Bellet Rouge must be predominantly Folle Noire (Fuella Nera in Niçois). Unique to Bellet, ‘Crazy Black’ is so-called because of its capricious nature. It’s difficult to grow and ripens late for the south of France – well into October. The official maximum yield of 40 hl/ha is simply a loopy pipe-dream for its growers most years. Folle Noire is unrelated to the more widely planted and considerably less distinguished Folle Blanche of Armagnac, whose own craziness is most likely related to its over-zealous vigour. Producers may include some Cinsault, Grenache Noir and Braquet in the reds and almost all do.
Gio Sergi at Clos St-Vincent occasionally makes a red wine from 100% Braquet grapes, and very delicious (and surprisingly deeply coloured) it is too. Such a wine could scarcely be any more expressive of the appellation, but nevertheless qualifies only as a Vin de France or IGP Alpes-Maritimes because Bellet Rouge has to be at least 60% Folle Noire. As he has already make a pure Grenache that sports Vin de France on its label, this is probably not an issue for him, and in any case he is just as likely to use the Braquet for blending.
The producers throughout the entire appellation farm organically, which is extremely rare apart from a few single-estate appellations such as Coulée de Serrant, and therefore adds to the distinction of Bellet.
The other Niçois appellation is (Huile d’)Olive de Nice, from a particular local olive variety – Cailletier – which produces a pungently grassy, fruity oil. Many of the Bellet wine producers also grow olives, and the two crops constitute a complementary duoculture, as they have for centuries.
Six of the best producers
Collet de Bovis (4 ha)
The amiable Jean Spizzo makes wines of class and structure. His red is especially spicy and noteworthy.
Château de Crémat (13 ha)
Famous for the lavish parties thrown by a previous owner, Irène Bretz, who helped establish the reputation of Nice’s famous Negresco hotel, which she also owned. One of her guests was Coco Chanel, who appropriated (with permission) the interlocking two Cs logo, as seen above on a doorway at the château, for her brand. Chanel, however, forbade Château de Crémat from using it again when they recommenced wine production after World War II. The most famous wine, possibly of the whole appellation, is Crémat’s honeysuckle- and peach-flavoured white, which is fermented and aged in oak, includes 5% Chardonnay and is released after several years in bottle.
Château de Bellet (7 ha)
Probably the most famous producer and much loved by the French wine media. Château de Bellet has been revitalised since 2012 when the estate, chapel and vineyards were sold to La Française, who also have investments in Bordeaux, in 2012. The whites are best, and although the top wine, La Chapelle, has a lofty price of €59, it shows its 10% Chardonnay, use of oak, malolactic conversion, lees influence and limited yields well.
Clos St-Vincent (10 ha)
Run by the energetic local ambassador Joseph (Gio) Sergi, this estate is home to much experimentation as well as the only distillery in the region producing some exceptional marc, one of which is aged for 10 years. Gio’s oak-aged white shows perhaps why Bellet is most famous for the best expression of Rolle, and it offers a deep-textured, deep-flavoured wine that could easily be mistaken for a top burgundy.

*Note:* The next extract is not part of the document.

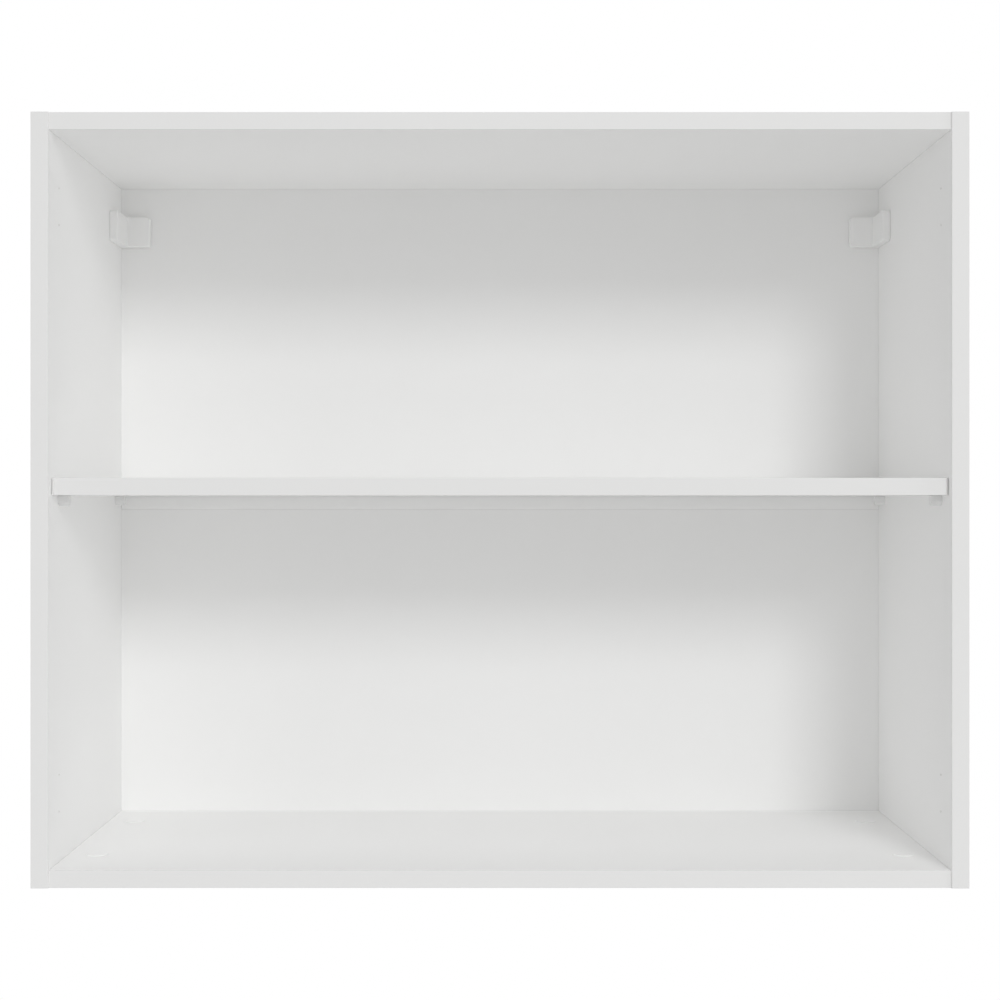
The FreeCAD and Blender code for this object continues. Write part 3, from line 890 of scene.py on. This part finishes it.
# %% [markdown]
# ## Shelf pegs
#
# The shelf rests on four moulded pegs. Each is a short rest with a flat top and a round belly,
# and a pin with four crush ribs that holds it in the side panel. The rest is an outline carried
# along X with its free end drawn in along a quarter circle. The pin is turned, with the ribs as
# narrow peaks of a cosine's high power on its radius.

# %% Pegs
peg_low, peg_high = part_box("left_shelf_supports")
peg_half = 5 * MM
peg_radii = np.array([1.2, 4.999, 4.999, 1.2]) * MM  # upper edges rounded, belly a half circle
peg_rows = (peg_low.y + peg_half, peg_high.y - peg_half)
peg_reach = peg_high.x + inner
pin_reach = -inner - peg_low.x
peg_axis = peg_low.z + peg_half


def peg_shells(side, y):
    """The rest and the pin of one peg, on the left (-1) or right (+1) side panel."""
    near, far = y - peg_half, y + peg_half
    corners = [(near, peg_high.z), (near, peg_low.z), (far, peg_low.z), (far, peg_high.z)]
    quarter = np.radians(np.linspace(0, 90, 8))
    nose = 0.9 * MM
    stations = [(0, 0), (peg_reach * 0.5, 0)]
    stations += [
        (peg_reach - nose + nose * math.sin(t), nose * (1 - math.cos(t)) * 0.49) for t in quarter]
    rest = carried(rounded_outline(corners, peg_radii, 14), stations)
    rest[..., 0] = side * (inner - rest[..., 0])
    around = 72
    along = np.array([0.02, 1.0, 6.8, 7.8, 8.3, 8.5]) * MM
    ribs = np.maximum(0, np.cos(4 * turns(around))) ** 6 * 0.2
    body_radius = np.array([2.25, 2.25, 2.2, 2.1, 1.8, 1.5])
    rib_share = np.array([1, 1, 1, 0.5, 0, 0])
    radius = (body_radius[:, None] + ribs * rib_share[:, None]) * MM
    pin = turned(along, radius, around, (side * inner, y, peg_axis), (side, 0, 0), UP)
    return [shell_from_rings(rest), shell_from_rings(pin)]


for side, name in ((-1, "left"), (1, "right")):
    shells = [shell for y in peg_rows for shell in peg_shells(side, y)]
    build_piece(
        f"{name}_shelf_pegs", shells, peg_plastic_shaded, "carcass", "white_plastic",
        f"{name}_shelf_supports")

# %% [markdown]
# ## Floor
#
# The cabinet hangs on a wall with its underside well above the floor. The floor is a plain pale
# plane with a faint cloudy tone. The front camera doesn't see it; it only bounces light up.

# %% A pale floor below
FLOOR_DROP, FLOOR_HALF, FLOOR_CELLS = 1.4, 3.0, 12


def pale_floor(name):
    """Smooth pale paint with soft clouds and a fine roller grain."""
    finish = Finish(name)
    clouds = finish.noise(0.8, 4.0, 0.55)
    grain = finish.noise(260.0, 2.0, 0.5)
    colour = finish.mix(clouds, (0.76, 0.76, 0.755), (0.82, 0.82, 0.82))
    return finish.done(colour, 0.55 + grain * 0.15, finish.bump(grain, 0.3, 0.1 * MM))


steps = np.linspace(-FLOOR_HALF, FLOOR_HALF, FLOOR_CELLS + 1)
floor_x, floor_y = np.meshgrid(steps, steps, indexing="ij")
floor_z = np.full_like(floor_x, bottom_low - FLOOR_DROP)
floor_points = np.stack([floor_x, floor_y, floor_z], -1).reshape(-1, 3)
i, j = np.meshgrid(np.arange(FLOOR_CELLS), np.arange(FLOOR_CELLS), indexing="ij")
here, beyond = i * (FLOOR_CELLS + 1) + j, (i + 1) * (FLOOR_CELLS + 1) + j
floor_faces = np.stack([here, beyond, beyond + 1, here + 1], -1).reshape(-1, 4)
floor_mesh = bpy.data.meshes.new("pale_floor")
floor_mesh.from_pydata(floor_points.tolist(), [], floor_faces.tolist())
floor_mesh.materials.append(pale_floor("pale_floor"))
floor = placed("pale_floor", floor_mesh)
print("floor", 2 * FLOOR_HALF, "m square,", FLOOR_DROP, "m below the cabinet")

# %% [markdown]
# ## Camera
#
# The camera stands straight in front at half height, so the side panels' inner faces open
# evenly to both sides. The lens leaves a narrow white margin at each side of the front.

# %% Straight in front
CAMERA_DISTANCE, LENS, SENSOR = 1.477, 62.42, 36
camera_data = bpy.data.cameras.new("front_camera")
camera_data.lens, camera_data.sensor_width = LENS, SENSOR
camera_data.clip_start, camera_data.clip_end = 0.01, 100
camera = placed("front_camera", camera_data)
camera.location = (0, front - CAMERA_DISTANCE, middle)
camera.rotation_euler = (math.radians(90), 0, 0)
bpy.context.scene.camera = camera
print("camera at", [round(v, 3) for v in camera.location])

# %% [markdown]
# ## Soft studio light
#
# Large soft boxes stand round the cabinet, each given by the direction it shines from, its size
# and its brightness. The key comes from the upper right, so a soft shadow falls under the top,
# under the shelf and along the right side. Area lights take a power in watts: brightness times
# area times pi gives the same brightness at any size. The camera sees the world as plain white,
# while the cabinet is lit by a dimmer one.

# %% Soft boxes and surroundings
FAR = 30.0
SOFT_BOXES = [  # name, degrees to the right, degrees up, distance, width, height, brightness
    ("key", 14, 25, FAR, 7.0, 7.0, 11.0),
    ("key_glow", 14, 30, FAR, 17.5, 22.0, 0.8),
    ("overhead", 2, 60, FAR, 11.0, 11.0, 2.25),
    ("right_side", 70, 0, FAR, 10.5, 10.5, 2.7),
    ("right_front", 45, 0, FAR, 10.5, 10.5, 0.3),
    ("left_side", -70, 0, FAR, 10.5, 10.5, 0.4),
    ("left_front", -45, 10, FAR, 10.5, 17.5, 0.7),
    ("low_card", 0, -25, 3.0, 5.0, 1.0, 0.3),
    ("behind", 195, 25, 6.0, 4.0, 3.0, 2.5),
]
AMBIENT = 0.46
WHITE = (1, 1, 1, 1)
centre = np.array([0, (cad_low.y + cad_high.y) / 2, middle])
for name, azimuth, elevation, distance, wide, tall, brightness in SOFT_BOXES:
    a, e = math.radians(azimuth), math.radians(elevation)
    way = np.array([math.sin(a) * math.cos(e), -math.cos(a) * math.cos(e), math.sin(e)])
    data = bpy.data.lights.new(name + "_soft_box", "AREA")
    data.shape, data.size, data.size_y = "RECTANGLE", wide, tall
    data.energy = brightness * wide * tall * math.pi
    lamp = placed(name + "_soft_box", data)
    lamp.location = centre + way * distance
    lamp.rotation_euler = (math.radians(90) - e, 0, a)
    lamp.visible_camera = False

world = bpy.data.worlds.new("white_studio")
bpy.context.scene.world = world
world.use_nodes = True
tree = world.node_tree
tree.nodes.clear()
surroundings, seen, either, path, output = (tree.nodes.new(kind) for kind in (
    "ShaderNodeBackground", "ShaderNodeBackground", "ShaderNodeMixShader", "ShaderNodeLightPath",
    "ShaderNodeOutputWorld"))
for background, strength in ((surroundings, AMBIENT), (seen, 1.0)):
    background.inputs["Color"].default_value = WHITE
    background.inputs["Strength"].default_value = strength
tree.links.new(path.outputs["Is Camera Ray"], either.inputs[0])
tree.links.new(surroundings.outputs[0], either.inputs[1])
tree.links.new(seen.outputs[0], either.inputs[2])
tree.links.new(either.outputs[0], output.inputs["Surface"])

ALL_BOUNCES, DIFFUSE_BOUNCES = 16, 12
scene = bpy.context.scene
scene.view_settings.view_transform = "Standard"
scene.cycles.max_bounces = ALL_BOUNCES
scene.cycles.diffuse_bounces = DIFFUSE_BOUNCES
print(len(SOFT_BOXES), "soft boxes and surroundings of", AMBIENT)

Domaine de la Source (4 ha)
Eric Dalmasso has taken over from his parents here and is crafting some of the best less-known wines of the appellation. I am an especial fan of his red, which shows great balance of the spicy, violet – almost Syrah-like – quality of Folle Noire along with a deft use of oak. The wines of Domaine de la Source are occasionally available in the UK from Yapp Bros.
Domaine St Jean (2 ha)
The charming Nathalie and Jean-Patrick Pacioselli are the new kids on the block, having returned to Nice (Jean Patrick is Niçois, Nathalie from the Gorge du Verdon) in 2006 to begin establishing a new Bellet vineyard. They originally leased a small 0.5-ha parcel while they planted their own 1.5-ha vineyard with all the local varieties, encountering all of France’s multi-layered bureaucracy at its best on the way. Their stars are the delicious rosé with its aromas of redcurrant, strawberry and wild mint, and the barrel-matured, Meursault-esque white. They also produce a marc/grappa called Branda, named after a mis-hearing of the post-prandial requests of the English visitors to the Riviera in Victorian times. (Brandy is not a word familiar to the French. They may have meant Cognac, but they soon enough got something enterprisingly a little more local.)

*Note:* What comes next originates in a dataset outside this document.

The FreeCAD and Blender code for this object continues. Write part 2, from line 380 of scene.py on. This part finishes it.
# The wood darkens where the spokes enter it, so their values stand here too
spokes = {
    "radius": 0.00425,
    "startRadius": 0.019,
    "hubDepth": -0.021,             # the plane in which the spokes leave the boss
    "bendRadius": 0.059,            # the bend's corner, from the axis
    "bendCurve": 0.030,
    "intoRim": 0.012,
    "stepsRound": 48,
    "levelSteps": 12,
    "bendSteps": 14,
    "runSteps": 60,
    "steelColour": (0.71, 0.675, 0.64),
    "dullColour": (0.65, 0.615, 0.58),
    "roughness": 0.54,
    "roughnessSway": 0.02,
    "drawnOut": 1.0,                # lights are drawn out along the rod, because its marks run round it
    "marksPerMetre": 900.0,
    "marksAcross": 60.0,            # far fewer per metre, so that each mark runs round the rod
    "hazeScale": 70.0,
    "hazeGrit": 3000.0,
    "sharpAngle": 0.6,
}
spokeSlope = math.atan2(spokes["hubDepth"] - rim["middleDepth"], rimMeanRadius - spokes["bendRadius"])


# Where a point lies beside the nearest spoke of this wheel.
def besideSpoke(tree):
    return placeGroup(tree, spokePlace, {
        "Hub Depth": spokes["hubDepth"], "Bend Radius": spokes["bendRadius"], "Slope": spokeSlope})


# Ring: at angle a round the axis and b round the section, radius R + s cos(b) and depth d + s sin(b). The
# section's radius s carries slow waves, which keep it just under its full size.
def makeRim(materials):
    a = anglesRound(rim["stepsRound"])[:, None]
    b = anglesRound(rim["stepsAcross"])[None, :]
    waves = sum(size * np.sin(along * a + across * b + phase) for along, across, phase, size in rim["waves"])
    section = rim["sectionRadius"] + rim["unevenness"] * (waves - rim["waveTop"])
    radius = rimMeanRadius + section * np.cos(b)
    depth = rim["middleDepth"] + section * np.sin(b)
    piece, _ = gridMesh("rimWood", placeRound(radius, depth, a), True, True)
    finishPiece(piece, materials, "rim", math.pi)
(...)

Nice is (or was) well-served by air, including many flights from various cities in the UK. Easyjet, Ryanair and British Airways all fly to Nice.
The train, via Eurostar, is comfortable and usually affordable, even if the journey from London is long (10 hours). Change at Lille to avoid a cross-Paris trek. If made at the time of booking, the surcharge for first class on French trains is rarely very much, and well worth it.
Nice Wine Tours operate group and private day and half-day tours to the vineyards of Bellet from the city.
If pressed for time and unable to visit the vineyards, Le Goût de Nice (34 Boulevard Jean-Jaurès) is a co-operative shop in the centre of the city which sells the wines, olive oils, and assorted other local produce at cellar-door prices.
It is easier, definitely quicker, and sometimes cheaper, to hire a car in the city than at the airport. The newly opened tram line will take you from the airport to the centre in under 20 minutes, quicker than a taxi.